Editor’s Note: The following story appeared in the May 11 issue of the Northwest Arkansas Business Journal. “Then & Now” is a profile of a past member of the Business Journal’s Forty Under 40 class.
Mark Wagstaff’s career has been marked with good opportunities, and it’s led him nearly full circle over the past 12 years.
While he wasn’t planning to sell his business, Wagstaff received an offer he couldn’t refuse when he sold AAA Business Systems in 2016.
Two years later, he returned to the company that brought him to Northwest Arkansas in 2002. Wagstaff, 47, is vice president of operations for VIC Technology Venture Development, formerly Virtual Incubation Co.
In 2008, he purchased AAA Business Systems, a $3.5 million revenue company offering office technology products and services. Wagstaff managed the business through a difficult economic period that started shortly after he acquired it, and in 2010, he was named to the Northwest Arkansas Business Journal’s Forty Under 40 class. Selling his business has been the highlight of his career thus far.
After he sold his business, he spent a year teaching accounting and business management classes in the Sam M. Walton College of Business at the University of Arkansas.
Meanwhile, he learned to become an investment adviser representative and joined WealthPath Investment Advisors in April 2018. About a month later, he returned to VIC.
“The reason why I left there the first time was just I wanted to go out on my own,” Wagstaff said. “We get involved in a lot of cool new technologies, and so I was excited to come back. Also, I liked working with the president, Calvin Goforth.”
He rejoined the company to oversee finance and administration for VIC Technology Venture Development and 12 other small companies, who are clients. Wagstaff said a lot of the work involves client fundraising, including acquiring grants, and more recently, money from the Paycheck Protection Program (PPP) to allow companies to pay their employees during the COVID-19 (coronavirus) pandemic. The client companies for which he provides accounting services comprise 45 employees. VIC has 12 employees.
The company has 16 existing clients in various development stages and works almost exclusively with universities and from their technology develop a business. It offers startups between $250,000 and $500,000 in seed money and maintains partial ownership in the companies in which it invests.
The company primarily invests in healthcare-related technology, and some of its clients include Fayetteville-based SFC Fluidics Inc., BiologicsMD and Tesseract Structural Innovations Inc.
The ultimate goal for the companies is to provide a return on investment for investors through acquisition by a larger company. One company was acquired last year, and before the pandemic, two or three were expected to be sold. But it might only be one more this year as people have been slower to invest because of the health crisis. As a result, the company is seeking more funding through government research grants.
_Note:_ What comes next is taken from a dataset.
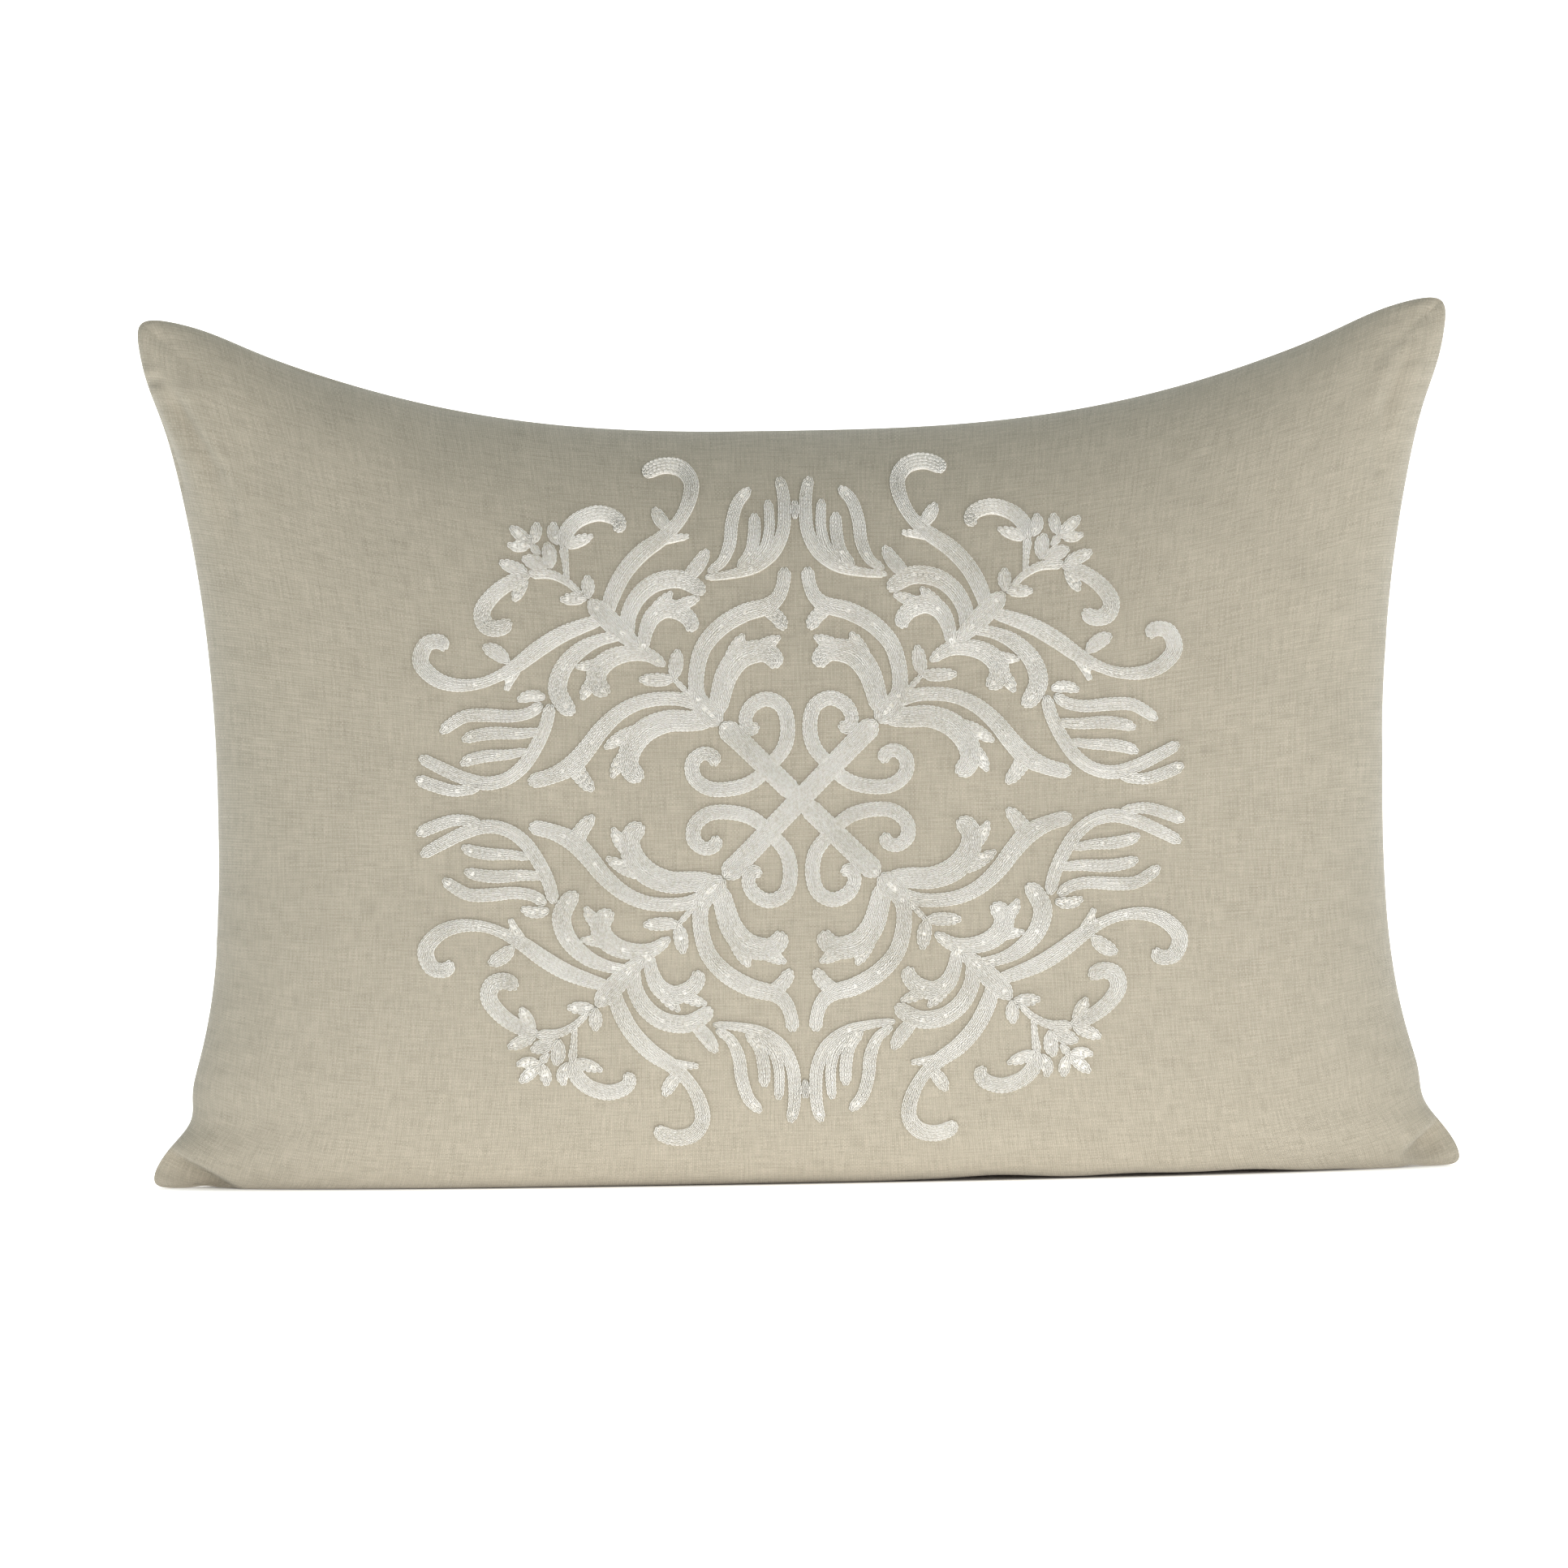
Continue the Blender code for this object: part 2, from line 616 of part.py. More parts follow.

In 2019, the company raised between $2 million and $3 million for six companies. While the money it raised last year exceeded the amount it raised in 2018, this year doesn’t look as hopeful because of the pandemic. But the company’s model has allowed the companies in which it invests to not fail as a result of funding issues. And for those who invested in the company that was sold, the return on investment in three years was four times their invested amount.
Over the next three to five years, Wagstaff hopes to add between three and five businesses as clients annually and increase the number of client companies to 30. This year, the company added two before the pandemic, and he hopes to add at least one more this year.
The Fayetteville-based company has grown from initially working with the University of Arkansas and to working with other universities across the nation. The company, which was established in 2000, also has offices in Albuquerque, N.M.; Baltimore; Boston; Boulder, Colo.; Dallas; Houston; Phoenix; and San Diego.
Wagstaff and his wife, Heather, have five children and reside in Fayetteville. He is a member of the Church of Jesus Christ of Latter-day Saints and serves on a group overseeing the nearly 200 missionaries throughout the region, which includes southwestern Missouri. He enjoys traveling and spending time at Beaver Lake.